───── COLLECTED MATERIAL

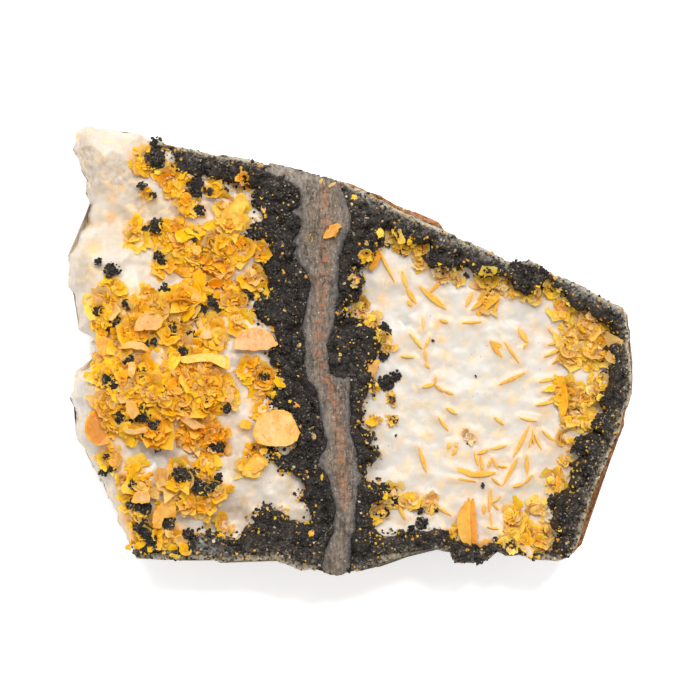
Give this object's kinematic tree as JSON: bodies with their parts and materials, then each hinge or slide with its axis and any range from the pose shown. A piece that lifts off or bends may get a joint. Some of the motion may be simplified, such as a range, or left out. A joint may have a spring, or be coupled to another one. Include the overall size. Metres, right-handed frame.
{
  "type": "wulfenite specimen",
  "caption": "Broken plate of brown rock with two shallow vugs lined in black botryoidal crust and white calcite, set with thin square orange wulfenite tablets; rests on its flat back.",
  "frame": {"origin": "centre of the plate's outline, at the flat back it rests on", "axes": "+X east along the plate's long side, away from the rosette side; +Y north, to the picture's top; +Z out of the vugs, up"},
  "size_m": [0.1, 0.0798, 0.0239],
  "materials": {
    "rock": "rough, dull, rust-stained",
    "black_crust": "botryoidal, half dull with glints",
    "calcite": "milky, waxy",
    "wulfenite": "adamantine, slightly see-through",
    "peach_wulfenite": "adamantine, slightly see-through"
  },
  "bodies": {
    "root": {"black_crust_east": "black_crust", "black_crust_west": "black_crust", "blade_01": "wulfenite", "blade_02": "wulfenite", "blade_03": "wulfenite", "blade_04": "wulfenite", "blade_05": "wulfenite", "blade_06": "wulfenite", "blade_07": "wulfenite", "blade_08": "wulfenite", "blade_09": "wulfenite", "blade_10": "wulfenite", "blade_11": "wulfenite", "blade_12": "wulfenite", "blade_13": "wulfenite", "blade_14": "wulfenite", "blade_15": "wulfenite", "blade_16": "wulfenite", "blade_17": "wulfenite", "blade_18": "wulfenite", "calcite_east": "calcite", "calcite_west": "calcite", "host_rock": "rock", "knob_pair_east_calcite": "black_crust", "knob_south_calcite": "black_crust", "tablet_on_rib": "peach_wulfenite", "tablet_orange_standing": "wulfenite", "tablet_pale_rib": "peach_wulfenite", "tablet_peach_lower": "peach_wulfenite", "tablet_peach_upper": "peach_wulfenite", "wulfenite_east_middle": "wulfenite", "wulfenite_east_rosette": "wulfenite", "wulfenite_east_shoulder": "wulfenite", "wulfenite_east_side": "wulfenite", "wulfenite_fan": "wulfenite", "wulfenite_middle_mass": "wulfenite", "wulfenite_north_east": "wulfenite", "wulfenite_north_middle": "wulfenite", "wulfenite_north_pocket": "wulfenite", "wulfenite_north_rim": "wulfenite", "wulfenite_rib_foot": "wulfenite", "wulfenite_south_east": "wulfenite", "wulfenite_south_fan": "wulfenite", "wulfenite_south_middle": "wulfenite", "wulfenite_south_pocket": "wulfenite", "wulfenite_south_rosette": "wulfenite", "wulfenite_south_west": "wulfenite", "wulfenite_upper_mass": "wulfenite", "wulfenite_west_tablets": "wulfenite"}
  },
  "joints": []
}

──────────

**TASK DIRECTIONS**
Output the full listing exactly as it stands.

**CORRECT RESPONSE**
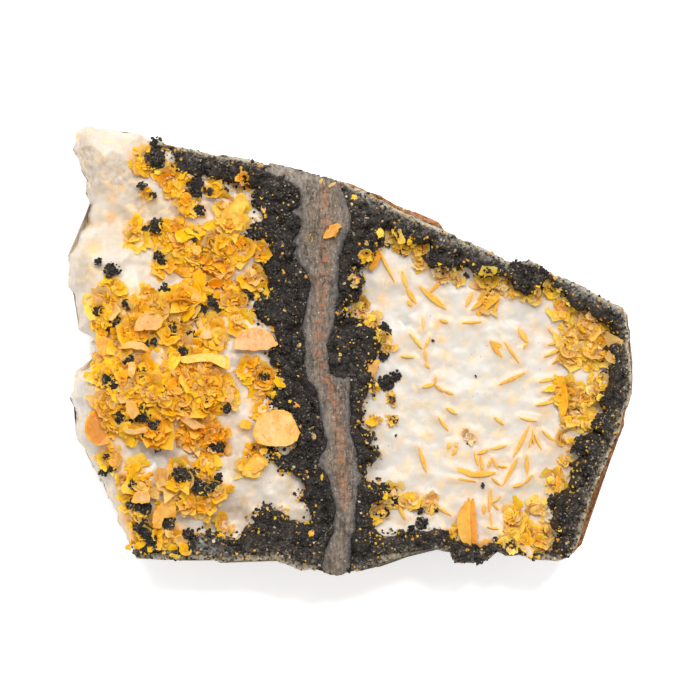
Give this object's kinematic tree as JSON: bodies with their parts and materials, then each hinge or slide with its axis and any range from the pose shown. A piece that lifts off or bends may get a joint. Some of the motion may be simplified, such as a range, or left out. A joint may have a spring, or be coupled to another one. Include the overall size. Metres, right-handed frame.
{
  "type": "wulfenite specimen",
  "caption": "Broken plate of brown rock with two shallow vugs lined in black botryoidal crust and white calcite, set with thin square orange wulfenite tablets; rests on its flat back.",
  "frame": {"origin": "centre of the plate's outline, at the flat back it rests on", "axes": "+X east along the plate's long side, away from the rosette side; +Y north, to the picture's top; +Z out of the vugs, up"},
  "size_m": [0.1, 0.0798, 0.0239],
  "materials": {
    "rock": "rough, dull, rust-stained",
    "black_crust": "botryoidal, half dull with glints",
    "calcite": "milky, waxy",
    "wulfenite": "adamantine, slightly see-through",
    "peach_wulfenite": "adamantine, slightly see-through"
  },
  "bodies": {
    "root": {"black_crust_east": "black_crust", "black_crust_west": "black_crust", "blade_01": "wulfenite", "blade_02": "wulfenite", "blade_03": "wulfenite", "blade_04": "wulfenite", "blade_05": "wulfenite", "blade_06": "wulfenite", "blade_07": "wulfenite", "blade_08": "wulfenite", "blade_09": "wulfenite", "blade_10": "wulfenite", "blade_11": "wulfenite", "blade_12": "wulfenite", "blade_13": "wulfenite", "blade_14": "wulfenite", "blade_15": "wulfenite", "blade_16": "wulfenite", "blade_17": "wulfenite", "blade_18": "wulfenite", "calcite_east": "calcite", "calcite_west": "calcite", "host_rock": "rock", "knob_pair_east_calcite": "black_crust", "knob_south_calcite": "black_crust", "tablet_on_rib": "peach_wulfenite", "tablet_orange_standing": "wulfenite", "tablet_pale_rib": "peach_wulfenite", "tablet_peach_lower": "peach_wulfenite", "tablet_peach_upper": "peach_wulfenite", "wulfenite_east_middle": "wulfenite", "wulfenite_east_rosette": "wulfenite", "wulfenite_east_shoulder": "wulfenite", "wulfenite_east_side": "wulfenite", "wulfenite_fan": "wulfenite", "wulfenite_middle_mass": "wulfenite", "wulfenite_north_east": "wulfenite", "wulfenite_north_middle": "wulfenite", "wulfenite_north_pocket": "wulfenite", "wulfenite_north_rim": "wulfenite", "wulfenite_rib_foot": "wulfenite", "wulfenite_south_east": "wulfenite", "wulfenite_south_fan": "wulfenite", "wulfenite_south_middle": "wulfenite", "wulfenite_south_pocket": "wulfenite", "wulfenite_south_rosette": "wulfenite", "wulfenite_south_west": "wulfenite", "wulfenite_upper_mass": "wulfenite", "wulfenite_west_tablets": "wulfenite"}
  },
  "joints": []
}